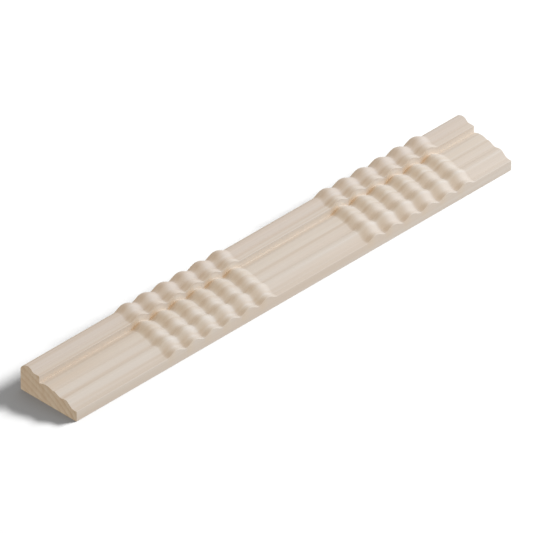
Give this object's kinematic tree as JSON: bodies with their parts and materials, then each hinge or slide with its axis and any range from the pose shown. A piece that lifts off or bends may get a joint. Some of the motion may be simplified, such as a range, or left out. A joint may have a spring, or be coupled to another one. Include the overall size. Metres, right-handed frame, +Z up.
{
  "type": "ripple moulding",
  "caption": "Straight length of pale timber moulding with a bead, step, swell and small roll, carved across in groups of rounded ripples, cut square at both ends.",
  "frame": {"origin": "centre of the flat underside, midway along the length and across the width", "axes": "+X along the length towards the cut that follows the short plain run, +Y towards the thick edge, +Z up from the flat underside through the moulded face"},
  "size_m": [0.3, 0.0386, 0.0183],
  "materials": {
    "bare_softwood": "bare planed and sanded pale softwood, matt, straight grain along the length, growth rings on the cut ends"
  },
  "bodies": {
    "root": {"moulding": "bare_softwood"}
  },
  "joints": []
}
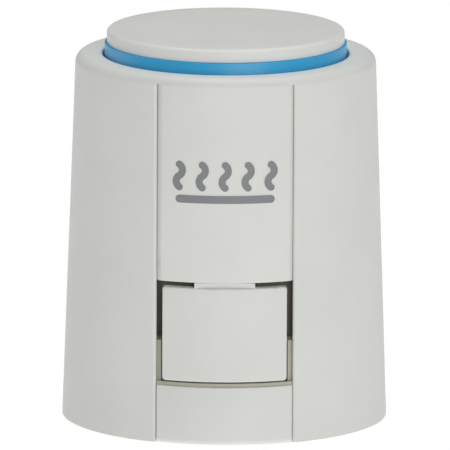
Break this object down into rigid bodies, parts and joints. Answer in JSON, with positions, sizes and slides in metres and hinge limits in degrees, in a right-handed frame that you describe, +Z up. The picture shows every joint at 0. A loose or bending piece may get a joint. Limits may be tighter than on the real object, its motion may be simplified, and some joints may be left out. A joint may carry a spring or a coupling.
{
  "type": "valve actuator head",
  "caption": "Round plug-on thermal actuator head for a small heating valve, with a rising round display on top, a release button at the front and a cable inlet at the back.",
  "frame": {"origin": "on the valve axis, in the plane of the base ring's lower face, where the head meets the valve", "axes": "+Z up along the valve axis to the display; -Y is the front with the release button; +Y is the back with the cable inlet"},
  "size_m": [0.0443, 0.0483, 0.0534],
  "materials": {
    "casing_white": "fine satin, off-white",
    "print_grey": "printed grey",
    "display_blue": "satin blue",
    "natural_plastic": "natural cream, semi-matte",
    "dark_plastic": "matte black",
    "rubber": "matte black",
    "steel": "zinc plated",
    "spring_steel": "drawn wire",
    "brass": "turned",
    "tinned_brass": "tinned",
    "heater_ceramic": "silvered ceramic pill"
  },
  "bodies": {
    "housing": {"housing_shell": "casing_white", "front_panel": "casing_white", "foot_panel": "casing_white", "panel_icon": "print_grey", "button_pivot_pin": "steel", "base_ring": "natural_plastic", "base_gasket": "rubber", "latch_spring": "spring_steel", "chassis": "natural_plastic", "thrust_plate": "steel", "thrust_screws": "steel", "wax_capsule": "brass", "piston_guide": "brass", "capsule_collar": "dark_plastic", "ptc_heater": "heater_ceramic", "tappet_seal": "rubber", "closing_spring": "spring_steel", "display_seal": "rubber", "cable_socket": "dark_plastic", "socket_pins": "tinned_brass", "line_contact": "tinned_brass", "neutral_contact": "tinned_brass"},
    "lift": {"lift_frame": "natural_plastic", "crosshead": "natural_plastic", "crosshead_screws": "steel", "tappet": "natural_plastic", "tappet_pad": "steel", "wax_piston": "steel", "display_ring": "display_blue", "display_screw": "steel", "display_cap": "casing_white"},
    "button": {"release_button": "casing_white"},
    "latch": {"latch_slide": "natural_plastic"}
  },
  "joints": [
    {"name": "display_lift", "type": "slide", "parent": "housing", "child": "lift", "axis": [0, 0, 1], "range_m": [-0.004, 0], "deforming": ["closing_spring"]},
    {"name": "button_tilt", "type": "hinge", "parent": "housing", "child": "button", "pos_m": [0, -0.0176, 0.0229], "axis": [1, 0, 0], "range_deg": [0, 4.5]},
    {"name": "latch_travel", "type": "slide", "parent": "housing", "child": "latch", "axis": [0, 1, 0], "range_m": [0, 0.00109], "stiffness_N_per_m": 1700, "springref_m": -0.0005, "deforming": ["latch_spring"]}
  ],
  "couplings": [
    {"joint": "button_tilt", "follows": "latch_travel", "rad_per_m": 71.685}
  ]
}
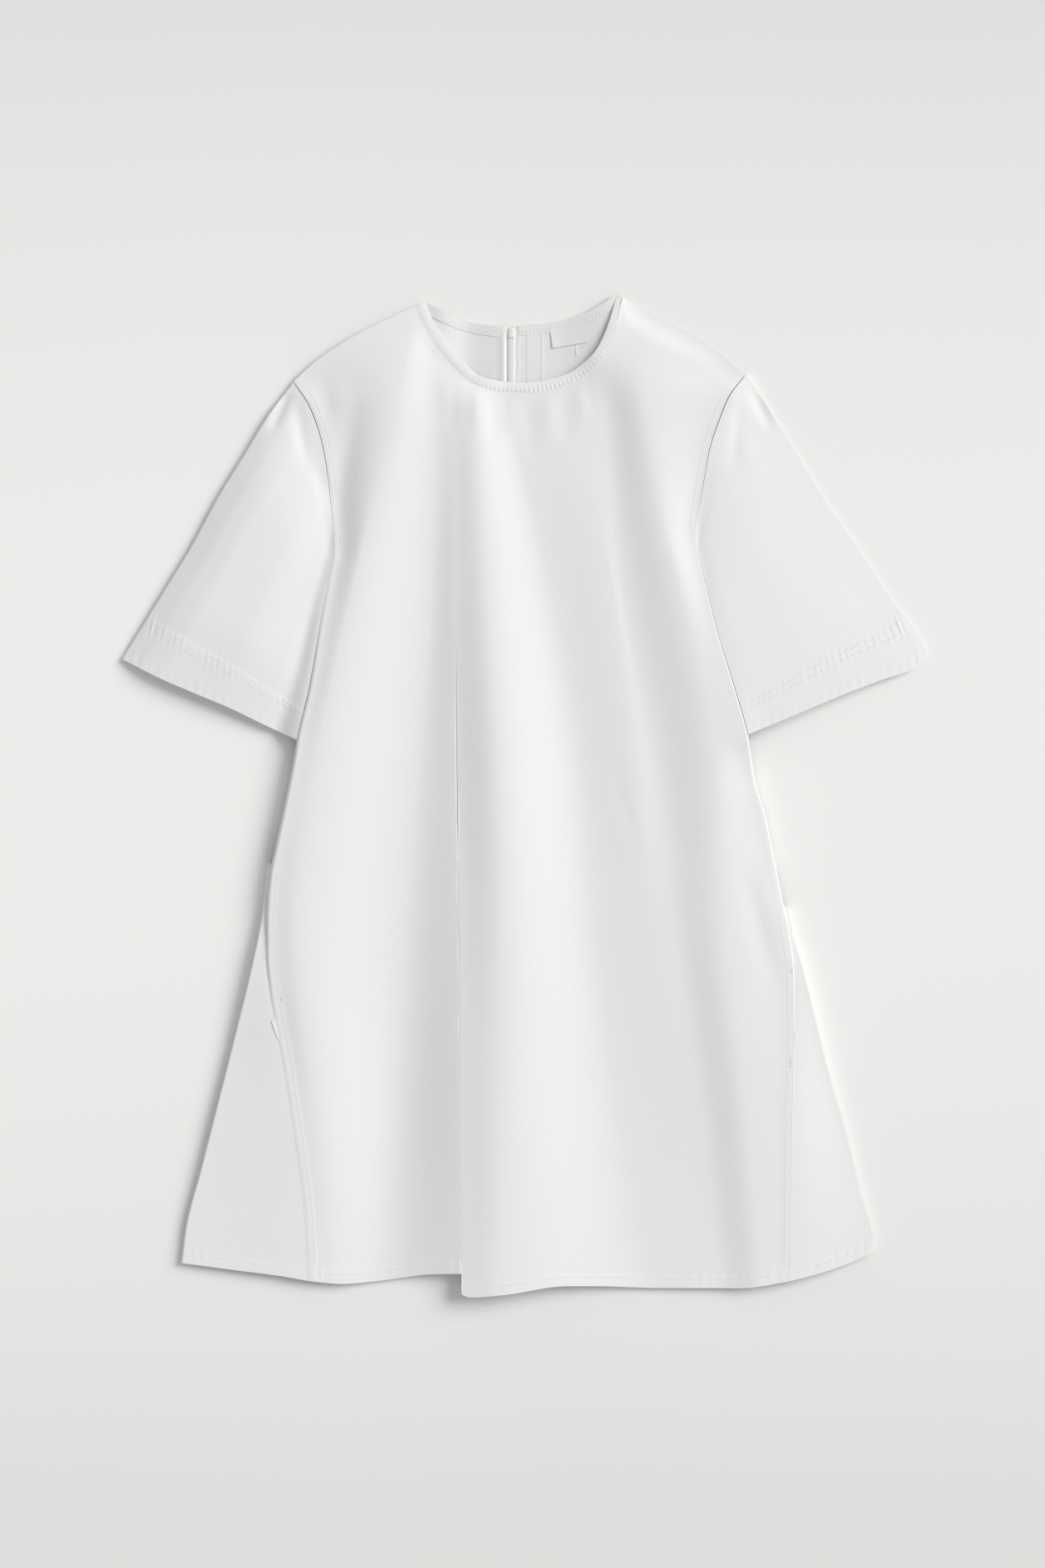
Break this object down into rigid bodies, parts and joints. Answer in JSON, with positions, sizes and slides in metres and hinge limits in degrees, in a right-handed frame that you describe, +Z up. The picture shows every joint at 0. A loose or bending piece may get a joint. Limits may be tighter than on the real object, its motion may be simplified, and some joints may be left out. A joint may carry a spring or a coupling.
{
  "type": "denim mini dress",
  "caption": "White denim A-line mini dress laid flat, with a round bound neck, wide set-in short sleeves, curved side gores, side pockets and a centre-back zip.",
  "frame": {"origin": "centre of the underside of the garment as it lies, on the surface", "axes": "+Y towards the shoulders, +X towards the right-hand sleeve in view, +Z up from the surface"},
  "size_m": [0.7012, 0.8706, 0.024],
  "materials": {
    "denim": "white cotton twill, matt, slightly crumpled",
    "denim_inside": "inner face of white cotton twill",
    "zip_tape": "woven white tape",
    "zip_teeth": "white coil",
    "label_tape": "smooth white woven tape, bare",
    "pocket_cloth": "plain white cotton"
  },
  "bodies": {
    "root": {"front_panel": "denim", "side_gore_left": "denim", "side_gore_right": "denim", "back_left": "denim_inside", "back_right": "denim_inside", "sleeve_left": "denim", "sleeve_right": "denim", "neck_binding_front": "denim", "neck_binding_back_left": "denim_inside", "neck_binding_back_right": "denim_inside", "back_facing_strip": "denim_inside", "zip_tape_left": "zip_tape", "zip_tape_right": "zip_tape", "zip_chain": "zip_teeth", "zip_slider": "zip_teeth", "label": "label_tape", "size_tab": "label_tape", "pocket_bag_left": "pocket_cloth", "pocket_bag_right": "pocket_cloth"}
  },
  "joints": []
}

————————

▶ [Instructions for the task]: Copy each record from above without leaving any out.

▶ [Response]:
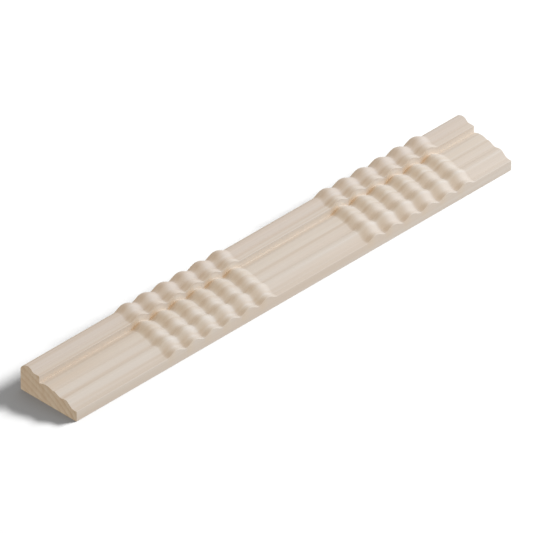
Give this object's kinematic tree as JSON: bodies with their parts and materials, then each hinge or slide with its axis and any range from the pose shown. A piece that lifts off or bends may get a joint. Some of the motion may be simplified, such as a range, or left out. A joint may have a spring, or be coupled to another one. Include the overall size. Metres, right-handed frame, +Z up.
{
  "type": "ripple moulding",
  "caption": "Straight length of pale timber moulding with a bead, step, swell and small roll, carved across in groups of rounded ripples, cut square at both ends.",
  "frame": {"origin": "centre of the flat underside, midway along the length and across the width", "axes": "+X along the length towards the cut that follows the short plain run, +Y towards the thick edge, +Z up from the flat underside through the moulded face"},
  "size_m": [0.3, 0.0386, 0.0183],
  "materials": {
    "bare_softwood": "bare planed and sanded pale softwood, matt, straight grain along the length, growth rings on the cut ends"
  },
  "bodies": {
    "root": {"moulding": "bare_softwood"}
  },
  "joints": []
}
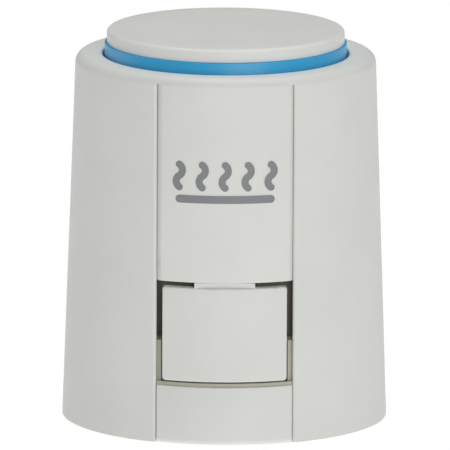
Break this object down into rigid bodies, parts and joints. Answer in JSON, with positions, sizes and slides in metres and hinge limits in degrees, in a right-handed frame that you describe, +Z up. The picture shows every joint at 0. A loose or bending piece may get a joint. Limits may be tighter than on the real object, its motion may be simplified, and some joints may be left out. A joint may carry a spring or a coupling.
{
  "type": "valve actuator head",
  "caption": "Round plug-on thermal actuator head for a small heating valve, with a rising round display on top, a release button at the front and a cable inlet at the back.",
  "frame": {"origin": "on the valve axis, in the plane of the base ring's lower face, where the head meets the valve", "axes": "+Z up along the valve axis to the display; -Y is the front with the release button; +Y is the back with the cable inlet"},
  "size_m": [0.0443, 0.0483, 0.0534],
  "materials": {
    "casing_white": "fine satin, off-white",
    "print_grey": "printed grey",
    "display_blue": "satin blue",
    "natural_plastic": "natural cream, semi-matte",
    "dark_plastic": "matte black",
    "rubber": "matte black",
    "steel": "zinc plated",
    "spring_steel": "drawn wire",
    "brass": "turned",
    "tinned_brass": "tinned",
    "heater_ceramic": "silvered ceramic pill"
  },
  "bodies": {
    "housing": {"housing_shell": "casing_white", "front_panel": "casing_white", "foot_panel": "casing_white", "panel_icon": "print_grey", "button_pivot_pin": "steel", "base_ring": "natural_plastic", "base_gasket": "rubber", "latch_spring": "spring_steel", "chassis": "natural_plastic", "thrust_plate": "steel", "thrust_screws": "steel", "wax_capsule": "brass", "piston_guide": "brass", "capsule_collar": "dark_plastic", "ptc_heater": "heater_ceramic", "tappet_seal": "rubber", "closing_spring": "spring_steel", "display_seal": "rubber", "cable_socket": "dark_plastic", "socket_pins": "tinned_brass", "line_contact": "tinned_brass", "neutral_contact": "tinned_brass"},
    "lift": {"lift_frame": "natural_plastic", "crosshead": "natural_plastic", "crosshead_screws": "steel", "tappet": "natural_plastic", "tappet_pad": "steel", "wax_piston": "steel", "display_ring": "display_blue", "display_screw": "steel", "display_cap": "casing_white"},
    "button": {"release_button": "casing_white"},
    "latch": {"latch_slide": "natural_plastic"}
  },
  "joints": [
    {"name": "display_lift", "type": "slide", "parent": "housing", "child": "lift", "axis": [0, 0, 1], "range_m": [-0.004, 0], "deforming": ["closing_spring"]},
    {"name": "button_tilt", "type": "hinge", "parent": "housing", "child": "button", "pos_m": [0, -0.0176, 0.0229], "axis": [1, 0, 0], "range_deg": [0, 4.5]},
    {"name": "latch_travel", "type": "slide", "parent": "housing", "child": "latch", "axis": [0, 1, 0], "range_m": [0, 0.00109], "stiffness_N_per_m": 1700, "springref_m": -0.0005, "deforming": ["latch_spring"]}
  ],
  "couplings": [
    {"joint": "button_tilt", "follows": "latch_travel", "rad_per_m": 71.685}
  ]
}
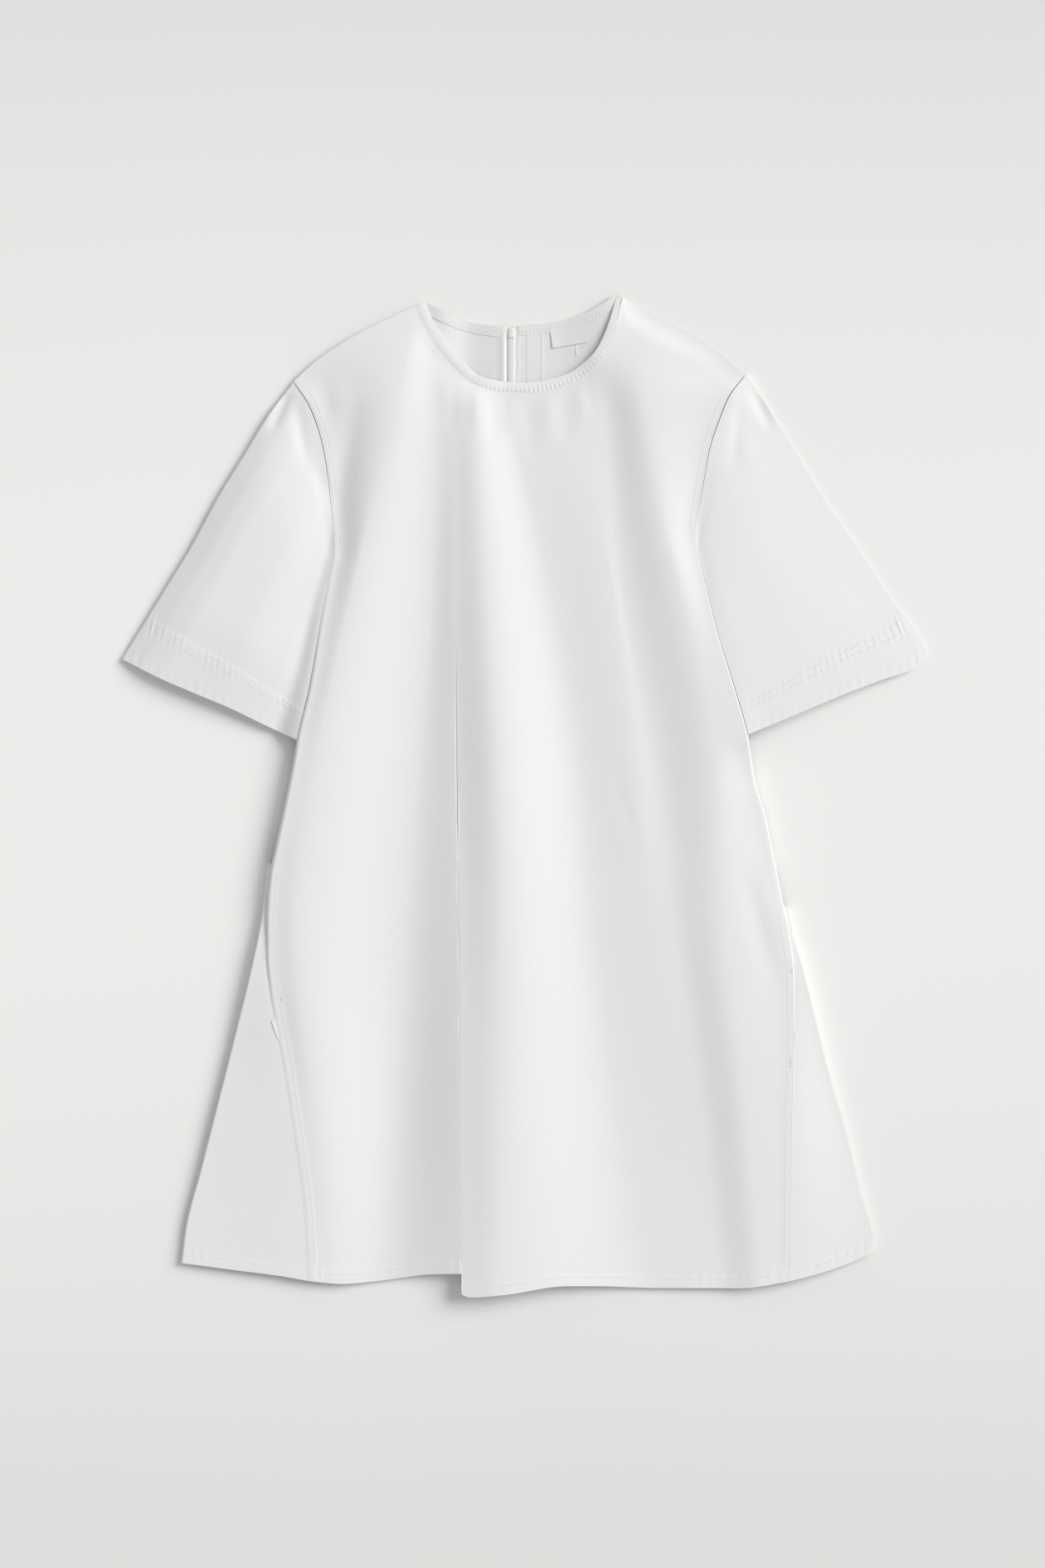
Break this object down into rigid bodies, parts and joints. Answer in JSON, with positions, sizes and slides in metres and hinge limits in degrees, in a right-handed frame that you describe, +Z up. The picture shows every joint at 0. A loose or bending piece may get a joint. Limits may be tighter than on the real object, its motion may be simplified, and some joints may be left out. A joint may carry a spring or a coupling.
{
  "type": "denim mini dress",
  "caption": "White denim A-line mini dress laid flat, with a round bound neck, wide set-in short sleeves, curved side gores, side pockets and a centre-back zip.",
  "frame": {"origin": "centre of the underside of the garment as it lies, on the surface", "axes": "+Y towards the shoulders, +X towards the right-hand sleeve in view, +Z up from the surface"},
  "size_m": [0.7012, 0.8706, 0.024],
  "materials": {
    "denim": "white cotton twill, matt, slightly crumpled",
    "denim_inside": "inner face of white cotton twill",
    "zip_tape": "woven white tape",
    "zip_teeth": "white coil",
    "label_tape": "smooth white woven tape, bare",
    "pocket_cloth": "plain white cotton"
  },
  "bodies": {
    "root": {"front_panel": "denim", "side_gore_left": "denim", "side_gore_right": "denim", "back_left": "denim_inside", "back_right": "denim_inside", "sleeve_left": "denim", "sleeve_right": "denim", "neck_binding_front": "denim", "neck_binding_back_left": "denim_inside", "neck_binding_back_right": "denim_inside", "back_facing_strip": "denim_inside", "zip_tape_left": "zip_tape", "zip_tape_right": "zip_tape", "zip_chain": "zip_teeth", "zip_slider": "zip_teeth", "label": "label_tape", "size_tab": "label_tape", "pocket_bag_left": "pocket_cloth", "pocket_bag_right": "pocket_cloth"}
  },
  "joints": []
}